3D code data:
>> begin
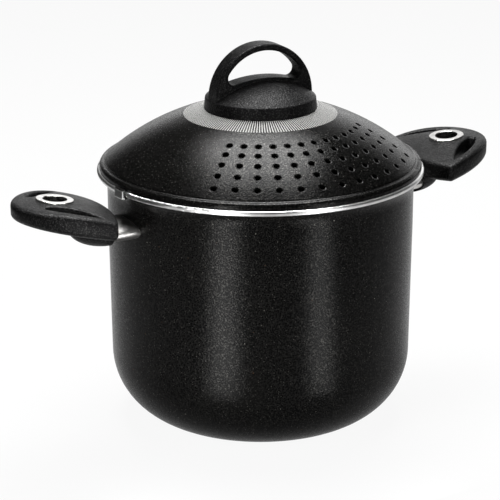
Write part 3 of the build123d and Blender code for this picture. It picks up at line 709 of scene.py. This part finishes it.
class PASTAPOT_OT_set_stage(bpy.types.Operator):
    """Sets up the pale floor, the soft panels, the world and the camera of the photograph"""

    bl_idname = "pastapot.set_stage"
    bl_label = "Stage"

    def execute(self, context):
        settings = context.scene.pasta_pot.stage
        context.scene.view_settings.view_transform = "Standard"
        add_floor(settings)
        add_world(settings)
        add_camera(settings)
        view = settings.azimuth
        panel = settings.panel
        place = round_pot(view + math.pi, 0.0, settings.panel_back, settings.panel_height)
        add_panel("panel_above", place, settings.panel_aim, panel, panel, settings.overhead)
        strips = {
            "strip_left": (settings.left_turn, settings.left_width, 1.0),
            "strip_right": (settings.right_turn, settings.right_width, settings.right_share),
        }
        for name, (turn, width, strip_share) in strips.items():
            place = round_pot(view + turn, 0.0, settings.strip_distance, settings.strip_height)
            radiance = settings.strip * strip_share
            add_panel(name, place, settings.strip_aim, width, settings.strip_length, radiance)
        return {"FINISHED"}


class PASTAPOT_PT_panel(bpy.types.Panel):
    """Lists the steps that finish the pot"""

    bl_idname = "PASTAPOT_PT_panel"
    bl_label = "Pasta Pot"
    bl_space_type = "VIEW_3D"
    bl_region_type = "UI"
    bl_category = "Pasta Pot"

    def draw(self, context):
        for step in steps:
            self.layout.operator(step.bl_idname)


groups = (
    CoatingSettings,
    BareMetalSettings,
    PrintSettings,
    DrainSettings,
    MouldingSettings,
    FittingSettings,
    StageSettings,
    PotSettings,
)
steps = (
    PASTAPOT_OT_finish_shell,
    PASTAPOT_OT_finish_lid,
    PASTAPOT_OT_finish_mouldings,
    PASTAPOT_OT_finish_steel,
    PASTAPOT_OT_finish_fixings,
    PASTAPOT_OT_set_stage,
)
classes = (*groups, *steps, PASTAPOT_PT_panel)


def register():
    for entry in classes:
        bpy.utils.register_class(entry)
    bpy.types.Scene.pasta_pot = PointerProperty(type=PotSettings)


def unregister():
    del bpy.types.Scene.pasta_pot
    for entry in reversed(classes):
        bpy.utils.unregister_class(entry)


def main():
    register()
    bpy.ops.pastapot.finish_shell()
    bpy.ops.pastapot.finish_lid()
    bpy.ops.pastapot.finish_mouldings()
    bpy.ops.pastapot.finish_steel()
    bpy.ops.pastapot.finish_fixings()
    bpy.ops.pastapot.set_stage()


if __name__ == "__main__":
    main()
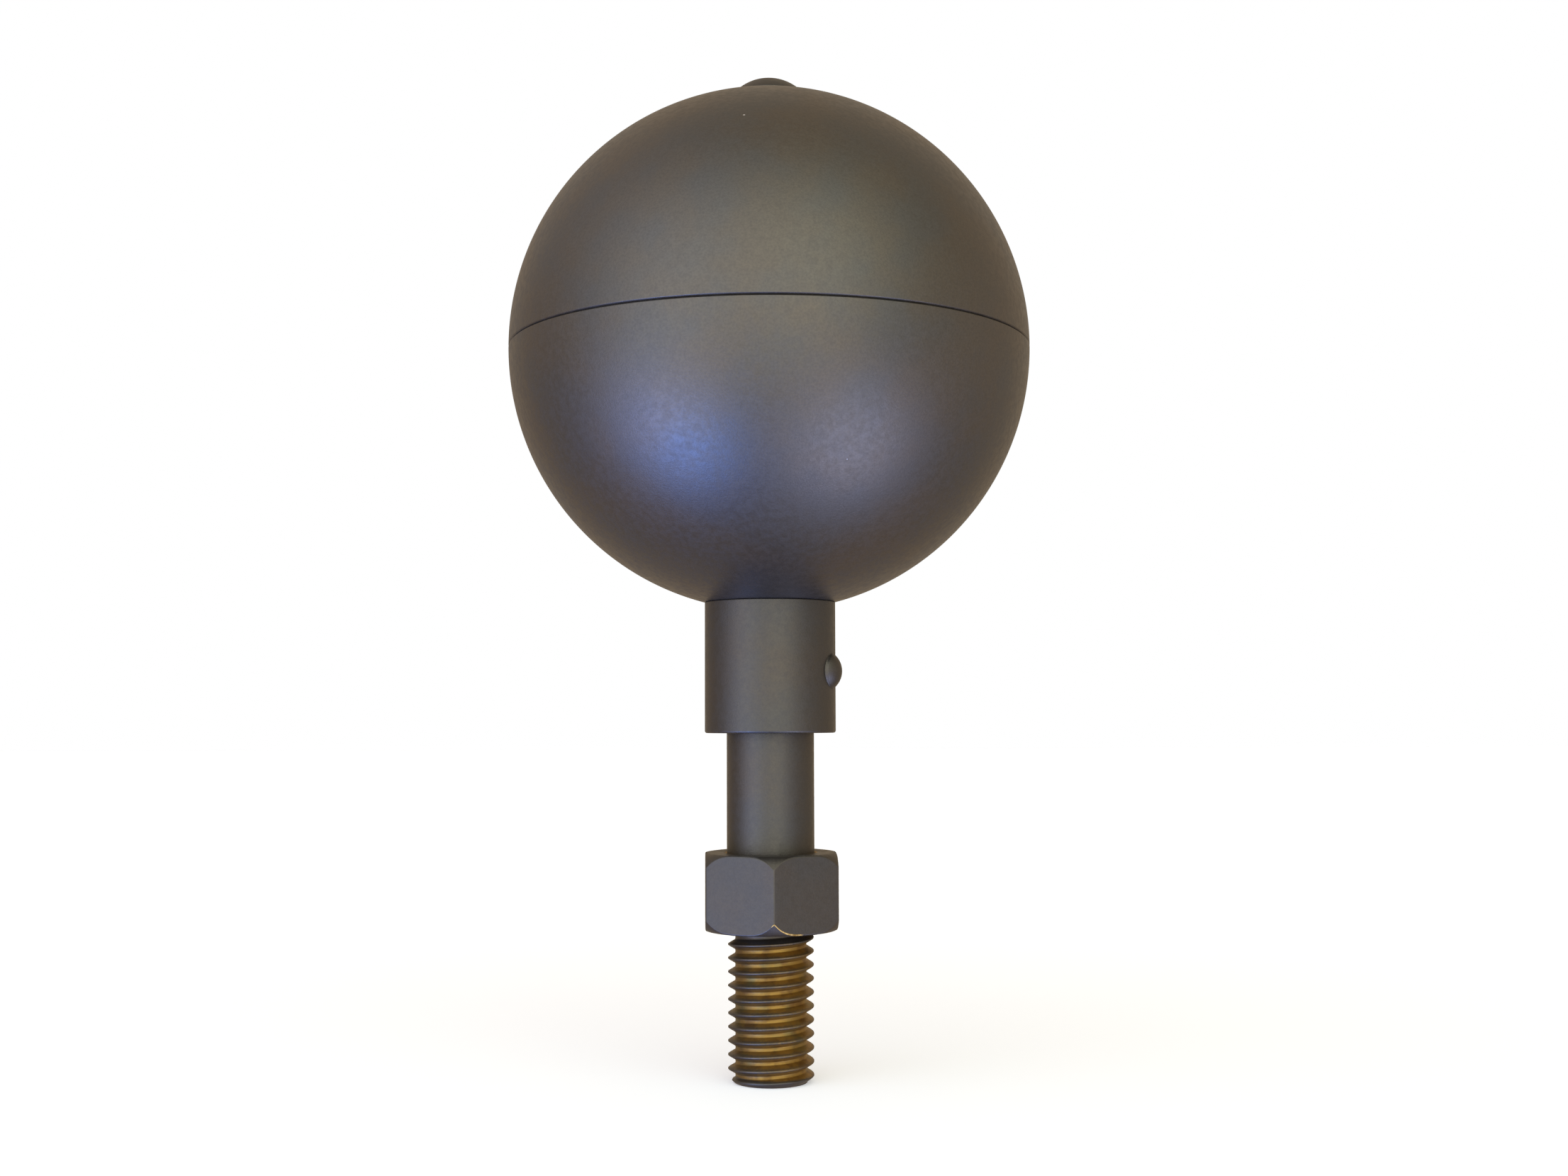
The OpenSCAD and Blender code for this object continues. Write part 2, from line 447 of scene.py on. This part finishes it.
def grain_bump(nodes, shader, place, scale, strength, height):
    """Orange-peel grain, as a bump. height is in millimetres."""
    grain = nodes.noise(place, scale, 3.0, 0.6)
    bump = nodes.tree.nodes.new("ShaderNodeBump")
    nodes.put(bump.inputs["Strength"], strength)
    nodes.put(bump.inputs["Distance"], height * MM)
    nodes.put(bump.inputs["Height"], grain)
    nodes.put(shader.inputs["Normal"], bump.outputs["Normal"])


def painted(name, base, warm, roughness, dust_share, bare=None, bare_colour=None):
    """Satin paint. bare, if given, says where the plating shows, and bare_colour how it looks there:
    both are functions of the nodes and place."""
    material, nodes, shader, place = surface(name)
    look = paint_colour(nodes, place, base, warm)
    look = nodes.mix(dust_mask(nodes, place, dust_share), look, DUST)
    gloss = nodes.span(nodes.noise(place, 1.1, 2.0), 0.3, 0.7, roughness - 0.04, roughness + 0.05)
    if bare:
        mask = bare(nodes, place)
        look = nodes.mix(mask, look, bare_colour(nodes, place))
        gloss = nodes.add("Mix", mask, None, gloss, roughness + 0.02)
    nodes.put(shader.inputs["Base Color"], look)
    nodes.put(shader.inputs["Roughness"], gloss)
    nodes.put(shader.inputs["Metallic"], PAINT_METALLIC)
    grain_bump(nodes, shader, place, scale=4.5, strength=0.55, height=0.030)
    return material


def zinc_colour(nodes, place):
    """Yellow chromate over zinc: gold that drifts to brown and to olive green."""
    brown = nodes.span(nodes.noise(place, 0.55, 3.0), 0.45, 0.68)
    green = nodes.span(nodes.noise(place, 0.30, 2.0), 0.50, 0.70)
    look = nodes.mix(brown, GOLD, GOLD_BROWN)
    return nodes.mix(nodes.math("MULTIPLY", green, 0.6), look, GOLD_GREEN)


def bare_edge_glint_colour(nodes, place):
    """Plating rubbed bare, brightened into a painted glint of light along the nut's edge."""
    return nodes.mix(nodes.span(nodes.noise(place, 2.0), 0.3, 0.7), GOLD_EDGE_GLINT, GOLD)


def worn(softness, raggedness):
    """Plating shows where the mesh's paint attribute is low."""
    def mask(nodes, place):
        kept = nodes.add("Attribute", attribute_name="paint", out=2)
        noise = nodes.math("SUBTRACT", nodes.noise(place, 2.6, 3.0), 0.5)
        edge = nodes.math("MULTIPLY_ADD", noise, raggedness, kept)
        return nodes.span(edge, 0.5 - softness, 0.5 + softness, 1.0, 0.0)
    return mask


def plain_metal(name, look_of, roughness):
    """Bare metal of the two pieces that hide inside."""
    material, nodes, shader, place = surface(name)
    nodes.put(shader.inputs["Base Color"], look_of(nodes, place))
    nodes.put(shader.inputs["Roughness"],
              nodes.span(nodes.noise(place, 1.5), 0.3, 0.7, roughness - 0.06, roughness + 0.06))
    shader.inputs["Metallic"].default_value = 1.0
    grain_bump(nodes, shader, place, scale=3.0, strength=0.3, height=0.02)
    return material


def mill_colour(nodes, place):
    """Mill finish: fine streaks round the Z axis."""
    streak = nodes.add("VectorMath", place, (0.2, 0.2, 6.0), operation="MULTIPLY")
    return nodes.mix(nodes.span(nodes.noise(streak, 1.0), 0.3, 0.7), ALUMINIUM, ALUMINIUM_DARK)


shell_paint = painted("shell_paint", BRONZE, BRONZE_WARM, roughness=0.40, dust_share=0.035)
# the steel pieces take the darkened copy of the paint, which is painted shade
hardware_paint = painted("hardware_paint", SHADED_BRONZE, SHADED_BRONZE_WARM, roughness=0.41, dust_share=0.03)
spindle_paint = painted("spindle_paint", SHADED_BRONZE, SHADED_BRONZE_WARM, roughness=0.40, dust_share=0.03,
                        bare=worn(softness=0.45, raggedness=0.5), bare_colour=zinc_colour)
# the nut's bare edge shows a brightened gold, which is a painted glint of light
nut_paint = painted("nut_paint", SHADED_BRONZE, SHADED_BRONZE_WARM, roughness=0.42, dust_share=0.02,
                    bare=worn(softness=0.15, raggedness=0.5), bare_colour=bare_edge_glint_colour)
yellow_zinc = plain_metal("yellow_zinc", zinc_colour, roughness=0.34)
bare_aluminium = plain_metal("bare_aluminium", mill_colour, roughness=0.38)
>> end
● **Task prompt**:
Give back the whole listing exactly as it reads.

● **Full solution**:
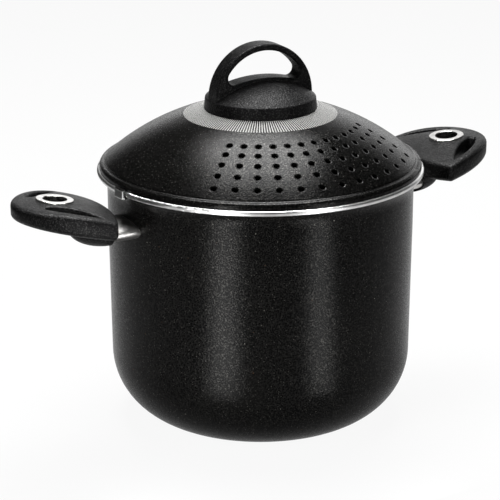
Write part 3 of the build123d and Blender code for this picture. It picks up at line 709 of scene.py. This part finishes it.
class PASTAPOT_OT_set_stage(bpy.types.Operator):
    """Sets up the pale floor, the soft panels, the world and the camera of the photograph"""

    bl_idname = "pastapot.set_stage"
    bl_label = "Stage"

    def execute(self, context):
        settings = context.scene.pasta_pot.stage
        context.scene.view_settings.view_transform = "Standard"
        add_floor(settings)
        add_world(settings)
        add_camera(settings)
        view = settings.azimuth
        panel = settings.panel
        place = round_pot(view + math.pi, 0.0, settings.panel_back, settings.panel_height)
        add_panel("panel_above", place, settings.panel_aim, panel, panel, settings.overhead)
        strips = {
            "strip_left": (settings.left_turn, settings.left_width, 1.0),
            "strip_right": (settings.right_turn, settings.right_width, settings.right_share),
        }
        for name, (turn, width, strip_share) in strips.items():
            place = round_pot(view + turn, 0.0, settings.strip_distance, settings.strip_height)
            radiance = settings.strip * strip_share
            add_panel(name, place, settings.strip_aim, width, settings.strip_length, radiance)
        return {"FINISHED"}


class PASTAPOT_PT_panel(bpy.types.Panel):
    """Lists the steps that finish the pot"""

    bl_idname = "PASTAPOT_PT_panel"
    bl_label = "Pasta Pot"
    bl_space_type = "VIEW_3D"
    bl_region_type = "UI"
    bl_category = "Pasta Pot"

    def draw(self, context):
        for step in steps:
            self.layout.operator(step.bl_idname)


groups = (
    CoatingSettings,
    BareMetalSettings,
    PrintSettings,
    DrainSettings,
    MouldingSettings,
    FittingSettings,
    StageSettings,
    PotSettings,
)
steps = (
    PASTAPOT_OT_finish_shell,
    PASTAPOT_OT_finish_lid,
    PASTAPOT_OT_finish_mouldings,
    PASTAPOT_OT_finish_steel,
    PASTAPOT_OT_finish_fixings,
    PASTAPOT_OT_set_stage,
)
classes = (*groups, *steps, PASTAPOT_PT_panel)


def register():
    for entry in classes:
        bpy.utils.register_class(entry)
    bpy.types.Scene.pasta_pot = PointerProperty(type=PotSettings)


def unregister():
    del bpy.types.Scene.pasta_pot
    for entry in reversed(classes):
        bpy.utils.unregister_class(entry)


def main():
    register()
    bpy.ops.pastapot.finish_shell()
    bpy.ops.pastapot.finish_lid()
    bpy.ops.pastapot.finish_mouldings()
    bpy.ops.pastapot.finish_steel()
    bpy.ops.pastapot.finish_fixings()
    bpy.ops.pastapot.set_stage()


if __name__ == "__main__":
    main()
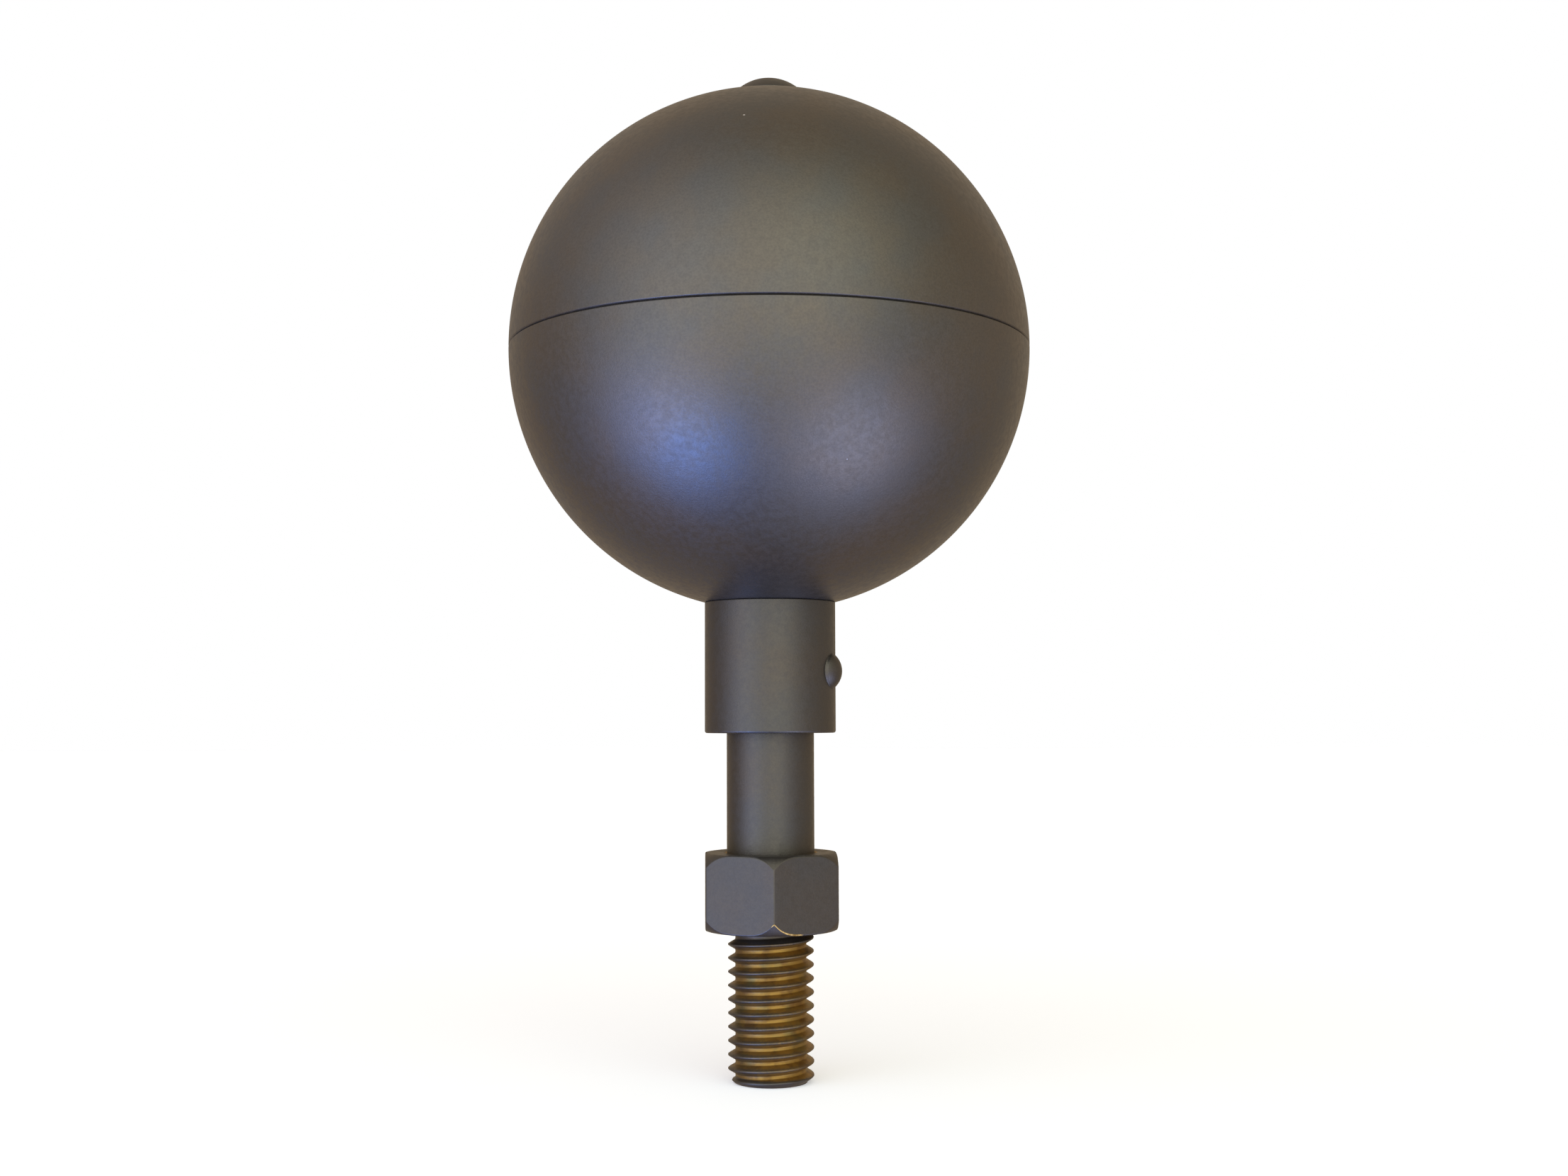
The OpenSCAD and Blender code for this object continues. Write part 2, from line 447 of scene.py on. This part finishes it.
def grain_bump(nodes, shader, place, scale, strength, height):
    """Orange-peel grain, as a bump. height is in millimetres."""
    grain = nodes.noise(place, scale, 3.0, 0.6)
    bump = nodes.tree.nodes.new("ShaderNodeBump")
    nodes.put(bump.inputs["Strength"], strength)
    nodes.put(bump.inputs["Distance"], height * MM)
    nodes.put(bump.inputs["Height"], grain)
    nodes.put(shader.inputs["Normal"], bump.outputs["Normal"])


def painted(name, base, warm, roughness, dust_share, bare=None, bare_colour=None):
    """Satin paint. bare, if given, says where the plating shows, and bare_colour how it looks there:
    both are functions of the nodes and place."""
    material, nodes, shader, place = surface(name)
    look = paint_colour(nodes, place, base, warm)
    look = nodes.mix(dust_mask(nodes, place, dust_share), look, DUST)
    gloss = nodes.span(nodes.noise(place, 1.1, 2.0), 0.3, 0.7, roughness - 0.04, roughness + 0.05)
    if bare:
        mask = bare(nodes, place)
        look = nodes.mix(mask, look, bare_colour(nodes, place))
        gloss = nodes.add("Mix", mask, None, gloss, roughness + 0.02)
    nodes.put(shader.inputs["Base Color"], look)
    nodes.put(shader.inputs["Roughness"], gloss)
    nodes.put(shader.inputs["Metallic"], PAINT_METALLIC)
    grain_bump(nodes, shader, place, scale=4.5, strength=0.55, height=0.030)
    return material


def zinc_colour(nodes, place):
    """Yellow chromate over zinc: gold that drifts to brown and to olive green."""
    brown = nodes.span(nodes.noise(place, 0.55, 3.0), 0.45, 0.68)
    green = nodes.span(nodes.noise(place, 0.30, 2.0), 0.50, 0.70)
    look = nodes.mix(brown, GOLD, GOLD_BROWN)
    return nodes.mix(nodes.math("MULTIPLY", green, 0.6), look, GOLD_GREEN)


def bare_edge_glint_colour(nodes, place):
    """Plating rubbed bare, brightened into a painted glint of light along the nut's edge."""
    return nodes.mix(nodes.span(nodes.noise(place, 2.0), 0.3, 0.7), GOLD_EDGE_GLINT, GOLD)


def worn(softness, raggedness):
    """Plating shows where the mesh's paint attribute is low."""
    def mask(nodes, place):
        kept = nodes.add("Attribute", attribute_name="paint", out=2)
        noise = nodes.math("SUBTRACT", nodes.noise(place, 2.6, 3.0), 0.5)
        edge = nodes.math("MULTIPLY_ADD", noise, raggedness, kept)
        return nodes.span(edge, 0.5 - softness, 0.5 + softness, 1.0, 0.0)
    return mask


def plain_metal(name, look_of, roughness):
    """Bare metal of the two pieces that hide inside."""
    material, nodes, shader, place = surface(name)
    nodes.put(shader.inputs["Base Color"], look_of(nodes, place))
    nodes.put(shader.inputs["Roughness"],
              nodes.span(nodes.noise(place, 1.5), 0.3, 0.7, roughness - 0.06, roughness + 0.06))
    shader.inputs["Metallic"].default_value = 1.0
    grain_bump(nodes, shader, place, scale=3.0, strength=0.3, height=0.02)
    return material


def mill_colour(nodes, place):
    """Mill finish: fine streaks round the Z axis."""
    streak = nodes.add("VectorMath", place, (0.2, 0.2, 6.0), operation="MULTIPLY")
    return nodes.mix(nodes.span(nodes.noise(streak, 1.0), 0.3, 0.7), ALUMINIUM, ALUMINIUM_DARK)


shell_paint = painted("shell_paint", BRONZE, BRONZE_WARM, roughness=0.40, dust_share=0.035)
# the steel pieces take the darkened copy of the paint, which is painted shade
hardware_paint = painted("hardware_paint", SHADED_BRONZE, SHADED_BRONZE_WARM, roughness=0.41, dust_share=0.03)
spindle_paint = painted("spindle_paint", SHADED_BRONZE, SHADED_BRONZE_WARM, roughness=0.40, dust_share=0.03,
                        bare=worn(softness=0.45, raggedness=0.5), bare_colour=zinc_colour)
# the nut's bare edge shows a brightened gold, which is a painted glint of light
nut_paint = painted("nut_paint", SHADED_BRONZE, SHADED_BRONZE_WARM, roughness=0.42, dust_share=0.02,
                    bare=worn(softness=0.15, raggedness=0.5), bare_colour=bare_edge_glint_colour)
yellow_zinc = plain_metal("yellow_zinc", zinc_colour, roughness=0.34)
bare_aluminium = plain_metal("bare_aluminium", mill_colour, roughness=0.38)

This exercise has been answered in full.